■ Exercise directions ■
Copy the lines holding the word "attach", all of them.
** begin **
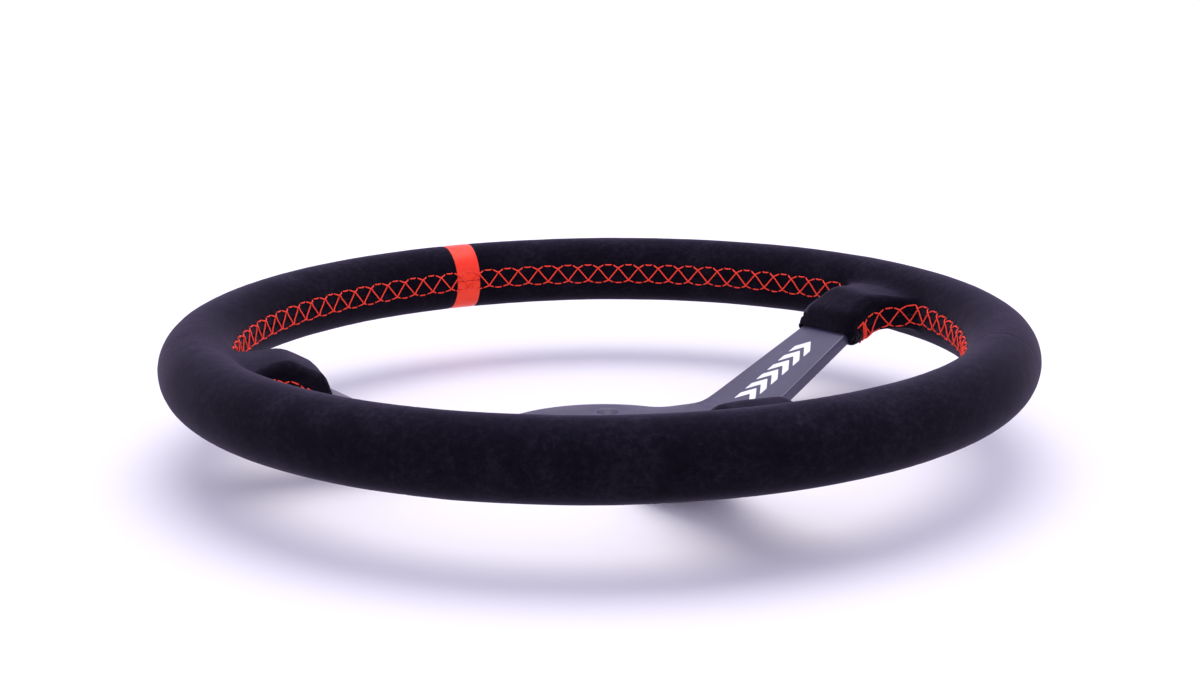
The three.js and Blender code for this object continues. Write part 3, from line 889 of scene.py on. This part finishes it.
# ---- Foam ----------------------------------------------------------------------------------------
# Black polyurethane foam moulded over the hoop and the spokes' ends, one closed body just inside
# the suede. Only its pores would show if the cover came off.
foam_points, foam_corners = remeshed(blank_form(), 2.4)
foam_points = settled(foam_points, -suede_thickness - 0.25)
for clock in spoke_clocks.values():
    past = past_mouth(foam_points, clock)
    near = (np.hypot(*(foam_points[:, :2] - 112 * clock_direction(clock)).T) < 30) & (past < 3)
    direction = np.append(clock_direction(clock) * math.cos(spoke_lean), math.sin(spoke_lean))
    foam_points[near] += (3 - past[near])[:, None] * direction
foam_form = bmesh.new()
foam_corners_placed = foam_points / 1000 + [0, 0, rim_height / 1000]
foam_verts = [foam_form.verts.new(p) for p in foam_corners_placed.tolist()]
for triangle in foam_corners.tolist():
    foam_form.faces.new([foam_verts[i] for i in triangle]).smooth = True
foam_mesh = bpy.data.meshes.new("moulded_foam")
foam_form.to_mesh(foam_mesh)
foam_form.free()
foam_skin, foam_shader = new_material("black_moulded_foam")
foam_pores = object_noise(foam_skin, 700, kind="ShaderNodeTexVoronoi")
# Painted shade: the foam is darkest at the middle of each pore, where the bump sinks into a pit.
feed(foam_skin, ramp(foam_skin, foam_pores, [(0.05, (0.006, 0.006, 0.007)),
                                             (0.5, (0.03, 0.03, 0.032))]),
     foam_shader.inputs["Base Color"])
foam_shader.inputs["Roughness"].default_value = 0.92
foam_bump = add_node(foam_skin, "ShaderNodeBump", Strength=0.8, Distance=0.0006, Height=foam_pores)
feed(foam_skin, foam_bump.outputs["Normal"], foam_shader.inputs["Normal"])
foam_mesh.materials.append(foam_skin)
foam = bpy.data.objects.new("moulded_foam", foam_mesh)
bpy.context.collection.objects.link(foam)
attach(foam, "root")
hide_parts("foam_grip")


# ---- Lacing --------------------------------------------------------------------------------------
# Waxed red thread of 0.64 mm. Three strands run round each window, each with a short stitch along
# one edge, then across the seam and a short stitch along the other. They end in a tight tie-off
# on the side of each boot, and black thread closes the last few millimetres to the mouth.
thread_tree = bpy.data.node_groups.new("thread_along_path", "GeometryNodeTree")
for socket_name, in_out, kind in (("Geometry", "INPUT", "NodeSocketGeometry"),
                                  ("Thread radius", "INPUT", "NodeSocketFloat"),
                                  ("Sides", "INPUT", "NodeSocketInt"),
                                  ("Thread", "INPUT", "NodeSocketMaterial"),
                                  ("Geometry", "OUTPUT", "NodeSocketGeometry")):
    thread_tree.interface.new_socket(socket_name, in_out=in_out, socket_type=kind)


def tree_node(kind, settings=None, **inputs):
    node = thread_tree.nodes.new(kind)
    for name, value in (settings or {}).items():
        setattr(node, name, value)
    for name, value in inputs.items():
        socket = node.inputs[name.replace("_", " ")]
        if isinstance(value, bpy.types.NodeSocket):
            thread_tree.links.new(value, socket)
        else:
            socket.default_value = value
    return node


group_in = tree_node("NodeGroupInput")
paths = tree_node("GeometryNodeMeshToCurve", Mesh=group_in.outputs["Geometry"])
run_along = tree_node("GeometryNodeSplineParameter").outputs["Length"]
marked = tree_node("GeometryNodeStoreNamedAttribute", {"data_type": "FLOAT", "domain": "POINT"},
                   Geometry=paths.outputs["Curve"], Name="along", Value=run_along)
section = tree_node("GeometryNodeCurvePrimitiveCircle", Resolution=group_in.outputs["Sides"],
                    Radius=group_in.outputs["Thread radius"])
section_place = tree_node("GeometryNodeInputPosition").outputs["Position"]
scaled_place = thread_tree.nodes.new("ShaderNodeVectorMath")
scaled_place.operation = "NORMALIZE"
thread_tree.links.new(section_place, scaled_place.inputs[0])
section_marked = tree_node("GeometryNodeStoreNamedAttribute",
                           {"data_type": "FLOAT_VECTOR", "domain": "POINT"},
                           Geometry=section.outputs["Curve"], Name="around",
                           Value=scaled_place.outputs["Vector"])
swept = tree_node("GeometryNodeCurveToMesh", Curve=marked.outputs["Geometry"],
                  Profile_Curve=section_marked.outputs["Geometry"], Fill_Caps=True)
real = tree_node("GeometryNodeRealizeInstances", Geometry=swept.outputs["Mesh"])
painted = tree_node("GeometryNodeSetMaterial", Geometry=real.outputs["Geometry"],
                    Material=group_in.outputs["Thread"])
tree_node("NodeGroupOutput", Geometry=painted.outputs["Geometry"])


def sewn(name, strands, radius, material):
    """Turns strands, as lists of points in millimetres, into one mesh of round thread."""
    places, edges = [], []
    for strand in strands:
        first = len(places)
        places += (strand / 1000 + [0, 0, rim_height / 1000]).tolist()
        edges += [(i, i + 1) for i in range(first, len(places) - 1)]
    mesh = bpy.data.meshes.new(name + "_path")
    mesh.from_pydata(places, edges, [])
    carrier = bpy.data.objects.new(name + "_path", mesh)
    bpy.context.collection.objects.link(carrier)
    modifier = carrier.modifiers.new("sewing", "NODES")
    modifier.node_group = thread_tree
    values = {"Thread radius": radius / 1000, "Sides": 7, "Thread": material}
    for item in thread_tree.interface.items_tree:
        if item.item_type == "SOCKET" and item.in_out == "INPUT" and item.name in values:
            modifier[item.identifier] = values[item.name]
    result = bpy.data.meshes.new_from_object(
        carrier.evaluated_get(bpy.context.evaluated_depsgraph_get()))
    bpy.data.objects.remove(carrier)
    result.polygons.foreach_set("use_smooth", [True] * len(result.polygons))
    result.name = name
    thread = bpy.data.objects.new(name, result)
    bpy.context.collection.objects.link(thread)
    return thread


def twisted_thread(name, dark, light):
    """Thread whose two plies wind round each other, from how far along and round it a point is. Its
    colour is painted darker in the grooves between the plies, as shade.
    """
    material, shader = new_material(name)
    around = add_node(material, "ShaderNodeAttribute", {"attribute_name": "around"})
    along = add_node(material, "ShaderNodeAttribute", {"attribute_name": "along"})
    parts = add_node(material, "ShaderNodeSeparateXYZ", Vector=around.outputs["Vector"])
    turn = add_node(material, "ShaderNodeMath", {"operation": "ARCTAN2"},
                    in_0=parts.outputs["Y"], in_1=parts.outputs["X"])
    winding = add_node(material, "ShaderNodeMath", {"operation": "MULTIPLY"},
                       in_0=along.outputs["Fac"], in_1=2 * math.pi / 0.0011)
    phase = add_node(material, "ShaderNodeMath", {"operation": "MULTIPLY_ADD"},
                     in_0=turn.outputs[0], in_1=2.0, in_2=winding.outputs[0])
    plies = add_node(material, "ShaderNodeMath", {"operation": "SINE"}, in_0=phase.outputs[0])
    height = add_node(material, "ShaderNodeMath", {"operation": "MULTIPLY_ADD"},
                      in_0=plies.outputs[0], in_1=0.5, in_2=0.5)
    # Painted shade: the dark end of the ramp lies in the grooves between the plies, the light end
    # on their crowns.
    feed(material, ramp(material, height.outputs[0], [(0.0, dark), (0.45, light)]),
         shader.inputs["Base Color"])
    shader.inputs["Roughness"].default_value = 0.55
    shader.inputs["Specular IOR Level"].default_value = 0.3
    bump = add_node(material, "ShaderNodeBump", Strength=0.6, Distance=0.0001,
                    Height=height.outputs[0])
    feed(material, bump.outputs["Normal"], shader.inputs["Normal"])
    return material


# The darker colour of each pair is the painted shade in the grooves between the plies.
red_thread = twisted_thread("red_waxed_thread", (0.66, 0.014, 0.008), (1.0, 0.060, 0.026))
black_thread = twisted_thread("black_waxed_thread", (0.002, 0.002, 0.0025), (0.008, 0.007, 0.010))


def laid(route, length, corners_laid, crossings, ends, step=0.6):
    """A strand laid taut over the suede through (along, offset) corners.
    It rides over the strands it crosses, and dips where it enters a hole."""
    legs = []
    for here, following in zip(corners_laid, corners_laid[1:]):
        count = max(1, int(math.dist(here, following) / step))
        legs += [np.array(here) + (np.array(following) - here) * i / count for i in range(count)]
    legs = np.array(legs + [corners_laid[-1]])
    lift = np.full(len(legs), 0.24)
    for (along, offset), rise in crossings:
        lift += rise * np.exp(-((legs[:, 0] - along) ** 2 + (legs[:, 1] - offset) ** 2) / 1.3 ** 2)
    for along, offset in ends:
        lift -= 1.15 * np.exp(-((legs[:, 0] - along) ** 2 + (legs[:, 1] - offset) ** 2) / 0.75 ** 2)
    return lace_places(route, length, legs[:, 0], legs[:, 1], lift)


red_radius, black_radius = 0.32, 0.36
tie_off_turns = ((-0.6, 0.9), (-0.1, 1.2), (0.35, 0.3), (0.8, 1.5), (0.2, 0.7))
closing_turns = ((1.6, 2.7, -3.0), (2.9, 1.5, -2.4), (3.9, 3.1, -1.6), (5.2, 2.2, -0.6))
for window, (route, length, pitch, stitches, phase) in routes.items():
    strands, closing = [], []
    low, high = lace_start, length - lace_start
    cross = 0.69 * stitch_rise
    for strand in range(3):
        laid_corners, crossings, ends = [], [], []
        for i in range(strand - 3, stitches + 3, 3):
            centre = lace_start + (i + phase) * pitch
            for middle, row in ((centre, 1), (centre + 1.5 * pitch, -1)):
                half = stitch_half * pitch
                stitch = [(middle - half, row * stitch_rise), (middle + half, row * stitch_rise)]
                laid_corners += stitch + [(middle + 0.5 * pitch, row * cross),
                                          (middle + 1.0 * pitch, -row * cross)]
                ends += stitch
                crossings += [((middle + 0.5 * pitch, row * cross), 0.58),
                              ((middle + 1.0 * pitch, -row * cross), -0.06)]
        offsets = dict(laid_corners)
        for limit in (low, high):
            offsets[limit] = float(np.interp(limit, *zip(*laid_corners)))
        kept = [corner for corner in sorted(offsets.items()) if low <= corner[0] <= high]
        strands.append(laid(route, length, kept, crossings, ends))
    for end, sign in ((low, 1), (high, -1)):
        for i, (shift, lean) in enumerate(tie_off_turns):
            top = (end + sign * shift, stitch_rise * (1.02 - 0.04 * i))
            foot = (end + sign * (shift + lean), -stitch_rise * (0.92 + 0.03 * i))
            strands.append(laid(route, length, [top, foot], [((end, 0.0), 0.18 * i)],
                                [top, foot], 0.9))
        strands.append(laid(route, length, [(end - sign * 4.6, stitch_rise * 0.86),
                                            (end - sign * 0.4, stitch_rise)], [],
                            [(end - sign * 4.6, stitch_rise * 0.86)]))
        for i, (shift, high_end, low_end) in enumerate(closing_turns):
            top = (end - sign * shift, high_end)
            foot = (end - sign * (shift + 0.5 - 0.7 * (i % 2)), low_end)
            closing.append(laid(route, length, [top, foot], [((end - sign * shift, 0.0), 0.35)],
                                [top, foot]))
    lacing = sewn("red_lacing_" + window, strands, red_radius, red_thread)
    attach(lacing, "root")
    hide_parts("lacing_" + window)
    closing_thread = sewn("black_closing_stitches_" + window, closing, black_radius,
                          black_thread)
    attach(closing_thread, "root")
** end **
■ Finished answer ■
attach(foam, "root")
    attach(lacing, "root")
    attach(closing_thread, "root")